The sun still hadn't set by the time the snacks were gone, so I asked Mr. Inoue if there was anywhere to see the sunset.  He was considering buying some riceballs for dinner and eating them in some parking lot, but I had him drive to the top of a nearby hill where we could see a view of the sea on one side and the sunset on the other side.

Some pictures

Jude is a woman from the UK who used to live in my favorite city, Matsue.  When the three of us met up, we each brought our own world of experiences together.  And all three of us were super excited to see the sea fireflies.  It was great to spend time with people who can let down their guard together and appreciate the world for what it is.  First we stuffed fish and sausages from the grocery down plastic bottles.  We threaded string through holes in the bottles and then taped rocks to them to make them heavy.  Doing this in complete darkness as waves came up and down the beach was a bit difficult to achieve, but we finally managed a good setup with each of our flashlights sending light beams from a different direction.  Finally, we waded in the water and cast our traps out to sea with unceremonious kerplunks.  We tied the ends of the strings around rocks so that the traps wouldn't get lost.  Then we waited.

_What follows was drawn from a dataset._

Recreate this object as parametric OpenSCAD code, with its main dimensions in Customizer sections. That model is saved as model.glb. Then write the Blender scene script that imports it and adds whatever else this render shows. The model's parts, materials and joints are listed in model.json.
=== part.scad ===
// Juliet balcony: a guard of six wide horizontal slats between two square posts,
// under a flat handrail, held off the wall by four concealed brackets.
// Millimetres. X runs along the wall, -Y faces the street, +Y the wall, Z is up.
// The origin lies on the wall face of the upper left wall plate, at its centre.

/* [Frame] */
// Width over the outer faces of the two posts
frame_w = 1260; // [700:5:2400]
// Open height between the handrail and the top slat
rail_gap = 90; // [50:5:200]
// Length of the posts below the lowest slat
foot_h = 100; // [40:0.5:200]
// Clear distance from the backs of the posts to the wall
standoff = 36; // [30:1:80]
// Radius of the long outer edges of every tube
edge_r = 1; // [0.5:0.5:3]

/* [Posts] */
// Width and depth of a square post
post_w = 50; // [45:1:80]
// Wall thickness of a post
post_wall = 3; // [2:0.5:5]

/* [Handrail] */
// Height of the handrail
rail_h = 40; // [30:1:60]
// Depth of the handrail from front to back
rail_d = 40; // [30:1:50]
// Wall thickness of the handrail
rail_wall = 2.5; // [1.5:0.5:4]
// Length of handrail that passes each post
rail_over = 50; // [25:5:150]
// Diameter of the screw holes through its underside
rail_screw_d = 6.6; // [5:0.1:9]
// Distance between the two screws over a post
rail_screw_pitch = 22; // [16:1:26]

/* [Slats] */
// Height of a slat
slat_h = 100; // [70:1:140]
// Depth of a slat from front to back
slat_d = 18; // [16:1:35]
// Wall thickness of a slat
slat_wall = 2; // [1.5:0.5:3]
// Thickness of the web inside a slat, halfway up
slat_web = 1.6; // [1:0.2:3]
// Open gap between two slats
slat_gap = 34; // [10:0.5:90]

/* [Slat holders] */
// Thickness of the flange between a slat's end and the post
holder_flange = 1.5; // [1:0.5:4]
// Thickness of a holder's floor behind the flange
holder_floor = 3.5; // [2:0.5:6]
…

At the other end of the beach, two other men were doing the same thing we were.  They were much more professional about it, though.  They'd staked out a place to take a perfect picture and were collecting sea fireflies in a bucket that they intended to scatter across the shore as they took long exposure shots from multiple cameras set up on tripods on the beach.  They came over to show us a picture they'd printed the day before.  The picture was from the other side of the beach and composed of five shots taken in succession so that the glow of the sea fireflies showed up in sharp contrast to the black surroundings, and the pale lights of a distant city illuminated the sky.  I'd have to have a lot more equipment to ever take a picture like that.

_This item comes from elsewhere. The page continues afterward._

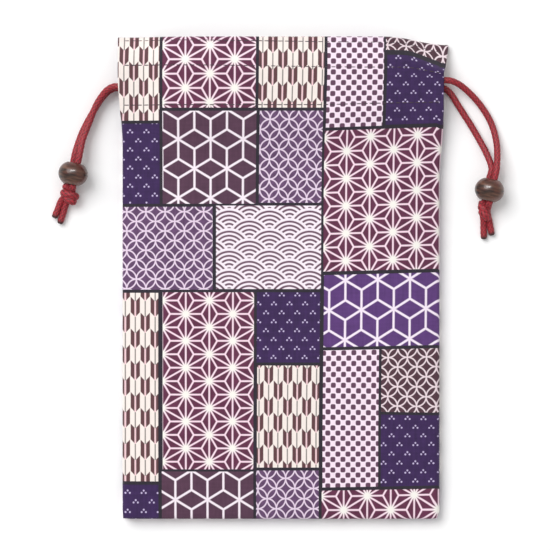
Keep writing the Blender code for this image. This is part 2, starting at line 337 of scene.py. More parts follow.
def thread_tone_and_weave_shade(surface, over):
    """Unevenness of woven cotton: streaks along both sets of threads and soft clouds, with painted shade from
    the weave itself, darker where threads pass under and lighter where they pass over.
    """
    warp = surface.mottling(STREAK_SCALE, 2.0, (1.0, STREAK_STRETCH, 1.0))
    weft = surface.mottling(STREAK_SCALE, 2.0, (STREAK_STRETCH, 1.0, 1.0))
    cloud = surface.mottling(CLOUD_SCALE)
    # over * 0.16 is painted shade from the weave's height; the streaks and clouds are the cotton's own uneven
    # colour
    return (warp + weft * 0.8 + cloud * 0.8 - 0.8 + over * 0.16).clamped()


def printed(name, ground, ink, pattern, variation=0.2, middle_ink=None, middles=None):
    """Printed cotton: a pattern in ink on its ground, a little uneven, with the weave showing through as
    bumps and as painted shade.
    """
    surface = Surface(name, CLOTH_ROUGHNESS, CLOTH_GLOSS, CLOTH_SHEEN)
    over = weave(surface)
    place = surface.coordinates("print")
    ground_colour, ink_colour = linear(ground), linear(ink)
    if middles:
        ink_colour = surface.blend(ink_colour, linear(middle_ink), middles(*place))
    darker, lighter = toned(ground_colour, 1 - variation), toned(ground_colour, 1 + variation)
    base = surface.blend(darker, lighter, thread_tone_and_weave_shade(surface, over))
    return surface.paint(surface.blend(base, ink_colour, pattern(*place)))


# The print's patterns, each in units of its own repeat, with the second coordinate pointing up

CRISP = 0.02
SOFT = 0.05
COLUMN = sqrt(3) / 2
HEMP_SPOKE = 0.033
HEMP_EDGE = 0.032
STAR_DOT = 0.085
STAR_GLOW, STAR_FADING = 0.17, 0.16
CUBE_LINE = 0.034
TREASURE_LINE = 0.037


def turned(u, v, angle):
    c, s = cos(angle), sin(angle)
    return u * c + v * s, v * c - u * s


def smallest(distances):
    first, *others = distances
    for other in others:
        first = first.smaller(other)
    return first


def spokes(u, v):
    """Distance to the lines from each point of a triangular lattice to the middles of its triangles."""
    distances = []
    for step in range(3):
        along, across = turned(u, v, step * pi / 3)
        row = (across * 2).math("ROUND")
        reach = (along - row.fold(2) * COLUMN).fold(2 * COLUMN)
        distances.append(abs(across - row * 0.5).larger(reach - 1 / sqrt(3)))
    return smallest(distances)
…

We heaved our plastic bottles back to shore and it was like magic.  They were positively glowing blue.  We scattered the little creatures over the sea and watched as the sea lit up with blue stars.  Our hands became covered in blue that, when washed in the water, created rivlets of blue.  They fell onto the sand and the lights went out, but when we poured seawater over them or lifted them to bring them back to the water, they glowed again in earnest.  We dumped some in a bucket and shone a light in there to watch the active creatures, well fed on the feasts we'd given them, zooming around happily.  It was truly magical.

We found that sea fireflies prefer intact fish to sausage fish.  The glowing liquid only lights up for less than a minute.  After spurting it to stun their enemy, they swim away at a speed I found incredible.  They live at the bottom of the sea, so the magazine pictures of glow-covered rocks and starry seas are all made up of people pouring buckets of these creatures around for the sole purpose of taking such a picture.  The other guys on the beach informed us that they're much more in abundance in August than September, and by October they're scarce to be found.

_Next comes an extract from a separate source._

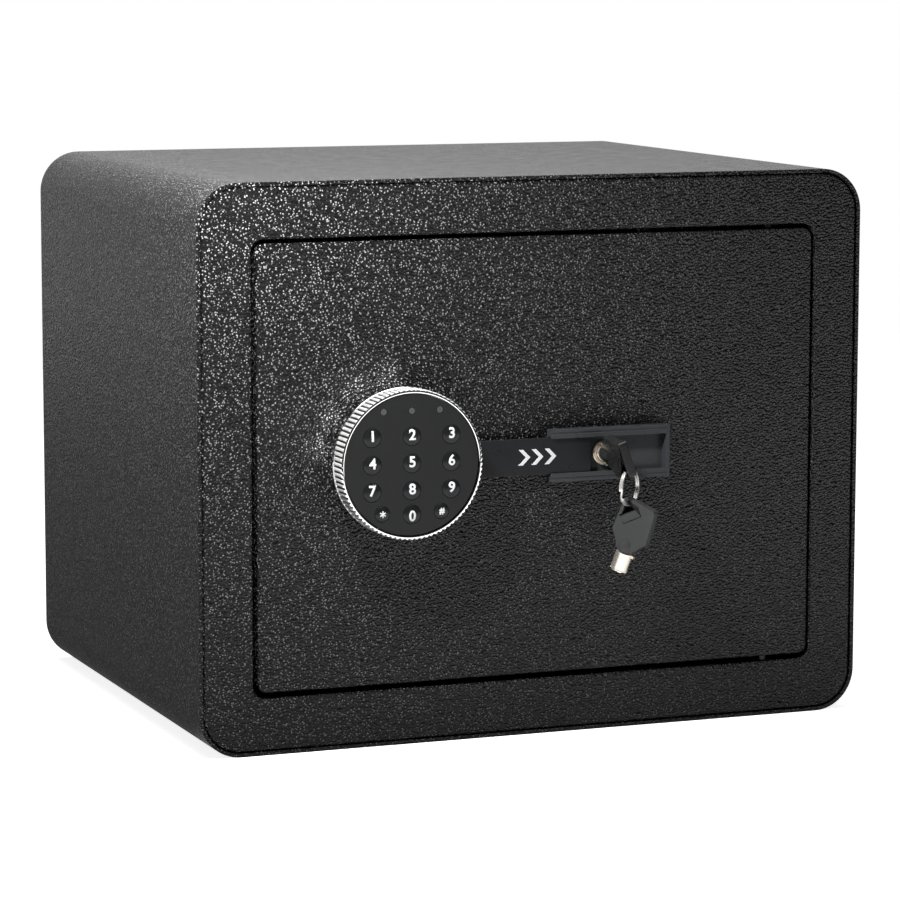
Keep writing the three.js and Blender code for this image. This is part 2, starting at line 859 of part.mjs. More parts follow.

After playing on the beach, we packed up to leave.  Jude said to me, "This was probably one of the weirdest things I've ever done in my life."  Maybe that can be said for me, too, but I've done so many weird things, I don't really know anymore.
The professionals let us come over to watch them shoot their final picture, pouring buckets of seawater over sea fireflies laying in the sand to create a starry beach with the backdrop of one of the islands.  After that, we all went home.

When was the last time you played outside at night?